If you've read our "In a Nutshell" section, you know that this poem comes in right near the very end of Love's Labour's Lost. You should also know that some Spanish dude named Armado actually asks the king if two of the guys who performed the play-within-a-play can come out and sing the final songs of that play-within-a-play. The king, obviously, is cool with that request.
Sadly, however, we don't really know who actually sings these songs. Some people speculate about it, but that's really beside the real point, which is that the song is more important than who sings it, just as in the play itself, the wordplay and the puns and the games are all a little more important than what actually happens. Anyway since we don't know who for sure is speaking "Winter," we get to make some stuff up. Well, within reason, we get to. We can't say it's, like, Tom Cruise or anything.
Here's what we can tell about the speaker just based on the details we have in "Winter." He's clearly good at painting a verbal picture—he gives us a succinct series of images that really give us a great idea of village life during the winter (frozen milk in a pail, a guy carrying logs, some "greasy" woman stirring a pot, an owl getting ready to hunt).
Speaking of villages, clearly our speaker is quite familiar with village, or rather, rural life. The use of the present tense throughout the poem ("blows," "bears," "nightly sings") suggests that our speaker is on the scene, reporting the action. It's either that, or he's just recently come from the scene and is giving us a play-by-play through his eyes, kind of like a journalist might do.

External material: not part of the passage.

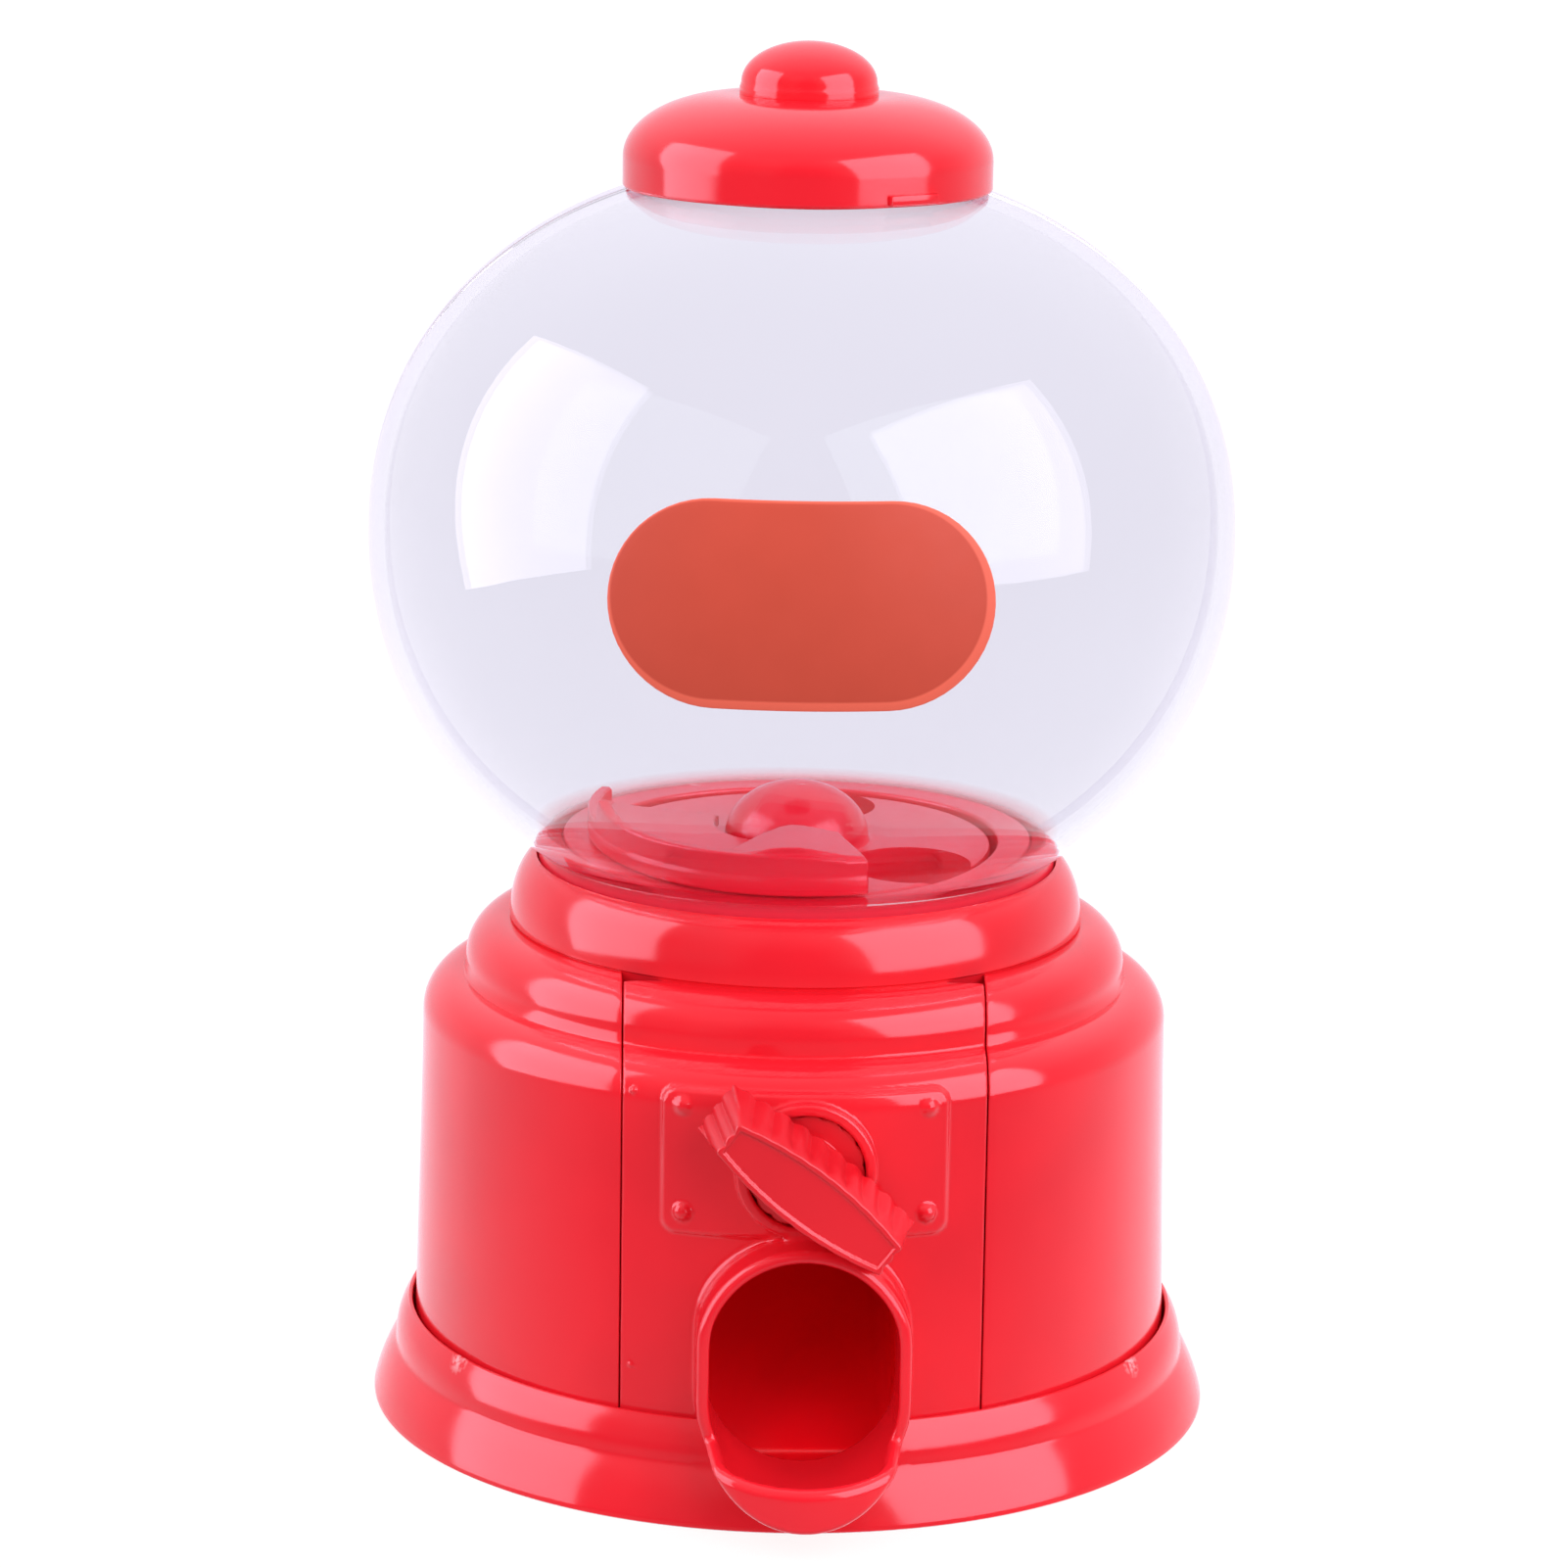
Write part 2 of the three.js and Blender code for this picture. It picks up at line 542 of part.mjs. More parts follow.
// Slide from under the outlet down to the spout, as wide as the spout's hollow at its front
function chuteRamp() {
  const plan = [[10.6, -33.7], [10.6, 4], [-21.5, 4], [-21.5, -12], [-10.6, -33.7]];
  const inner = [[9.25, -40], [9.25, 2.6], [-20.1, 2.6], [-20.1, -11.7], [-9.25, -33.4], [-9.25, -40]];
  const thickness = 1.6;
  const below = (nearZ, farZ) => pushedAlongX(polygon([[-42, nearZ], [4, farZ], [4, -9], [-42, -9]]), -30, 30);
  const [floorNearZ, floorFarZ, wallNearZ, wallFarZ] = [1.2, 23, 27, 31];
  const filled = raised(polygon(plan), BODY_BOTTOM_Z, 40);
  const walls = filled.subtract(raised(polygon(inner), 0, 41)).intersect(below(wallNearZ, wallFarZ));
  const underside = below(floorNearZ - thickness, floorFarZ - thickness);
  const floor = filled.intersect(below(floorNearZ, floorFarZ).subtract(underside));
  return walls.subtract(underside).add(floor);
}

// ---- Assembly ----
const gumballMachine = new THREE.Group();

function place(parent, name, made, material) {
  const mesh = new THREE.Mesh(geometryOf(made), material);
  mesh.name = name;
  parent.add(mesh);
  return mesh;
}

const body = new THREE.Group();
gumballMachine.add(body);
place(body, "base_plinth", basePlinth(), RED);
place(body, "housing", housing(), RED);
place(body, "front_panel", frontPanel(), RED);
place(body, "chute_ramp", chuteRamp(), INNER_RED);
place(body, "hopper", hopper(), INNER_RED);
place(body, "guard_hood", guardHood(), INNER_RED);
place(body, "bearing_cap", bearingCap(), INNER_RED);
place(body, "globe_front", globeHalf(true), CLEAR);
place(body, "globe_rear", globeHalf(false), CLEAR);
place(body, "label", label(), LABEL_RED);

HOPPER_SCREWS.angles.forEach((degrees, index) => {
  const mesh = place(body, `hopper_screw_${index + 1}`, screw(0.9, 3.3, 1.8, 1.3), STEEL);
  const [x, y] = polar(HOPPER_SCREWS.radius, degrees);
  mesh.position.set(x, y, CUP.floorZ - GAP);
});

[-1, 1].forEach((side, index) => {
  const mesh = place(body, `bearing_screw_${index + 1}`, screw(0.8, 8, 1.6, 1.2), STEEL);
  mesh.position.set(side * BEARING.screwX, (BEARING.frontY + BEARING.backY) / 2, CAP.bottomZ - GAP);
});

// Everything on the knob's axis turns together about Y
const knobGroup = new THREE.Group();
knobGroup.position.set(0, 0, AXLE_Z);
gumballMachine.add(knobGroup);
const grip = place(knobGroup, "knob", knob(), RED);
grip.position.y = KNOB.backY;
grip.rotation.y = KNOB_REST_TILT;
const shaft = place(knobGroup, "knob_shaft", knobShaft(), INNER_RED);
shaft.position.y = KNOB.backY - 0.7;
shaft.rotation.y = KNOB_REST_TILT;
const pinion = place(knobGroup, "drive_pinion", drivePinion(), WHITE);
pinion.position.y = PINION.nearY;
const pinionScrew = place(knobGroup, "pinion_screw", screw(0.9, 5.5, 2.1, 1.3), STEEL);
pinionScrew.position.y = PINION.nearY + GAP;
pinionScrew.rotation.x = Math.PI / 2;

// The wheel, its gear and the screw that holds them turn together about Z
const rotorGroup = new THREE.Group();
gumballMachine.add(rotorGroup);
place(rotorGroup, "rotor", rotor(), INNER_RED);
place(rotorGroup, "crown_gear", crownGear(), WHITE);
const rotorScrew = place(rotorGroup, "rotor_screw", screw(0.9, 7, 2.9, 1.2), STEEL);
rotorScrew.position.z = CROWN.discZ - GAP;

// The lid and its finial lift off together
const lidGroup = new THREE.Group();
gumballMachine.add(lidGroup);
place(lidGroup, "lid", lid(), RED);
place(lidGroup, "lid_knob", lidKnob(), RED);

export default gumballMachine;
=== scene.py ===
import math

import bmesh
import bpy
import numpy as np
from mathutils import Matrix, Vector

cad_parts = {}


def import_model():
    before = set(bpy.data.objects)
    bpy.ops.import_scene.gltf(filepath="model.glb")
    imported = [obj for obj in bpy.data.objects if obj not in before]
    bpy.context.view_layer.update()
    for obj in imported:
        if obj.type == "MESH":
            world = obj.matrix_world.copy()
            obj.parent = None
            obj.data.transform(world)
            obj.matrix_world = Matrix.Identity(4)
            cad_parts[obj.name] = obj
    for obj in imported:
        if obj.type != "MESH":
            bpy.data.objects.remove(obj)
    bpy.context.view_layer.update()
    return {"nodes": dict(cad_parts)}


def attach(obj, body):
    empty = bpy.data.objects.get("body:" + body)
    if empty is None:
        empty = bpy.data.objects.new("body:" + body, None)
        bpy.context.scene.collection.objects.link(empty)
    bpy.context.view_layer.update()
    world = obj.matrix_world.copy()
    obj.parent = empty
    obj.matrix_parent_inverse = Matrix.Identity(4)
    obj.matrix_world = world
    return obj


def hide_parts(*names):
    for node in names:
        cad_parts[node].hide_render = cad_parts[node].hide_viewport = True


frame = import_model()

# The looks of a table-top gumball dispenser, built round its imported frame. Shapes are worked out in
# millimetres, +Z up, with the front facing -Y, and are turned into metres where a mesh is made.
MM = 0.001

# ---- Driving dimensions ----
GLOBE = dict(radius=42.9, mid_z=89.0, up=36.8, up_power=2.13, down=39.2, down_power=2.06, wall=1.6)
GLOBE_NECK_R = 25.9
GLOBE_NECK_Z = 54.7
MOUTH_R = 15.6
HALF_GAP = 0.15  # from each half of the globe to the seam's plane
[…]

He may have just come from this scene because, just maybe, he's originally from there. This is a pretty good guess because, well, in Love's Labour's Lost, the guys who perform the play within a play, of which "Winter" is the concluding piece, are definitely lower class dudes—"rustics," if you will, less-educated, pastoral folk who, back in the day, often worked as entertainers for royalty and the like (the audience for this play-within-a-play, remember, is the king of Navarre, his nobles, a princess, and her attendants).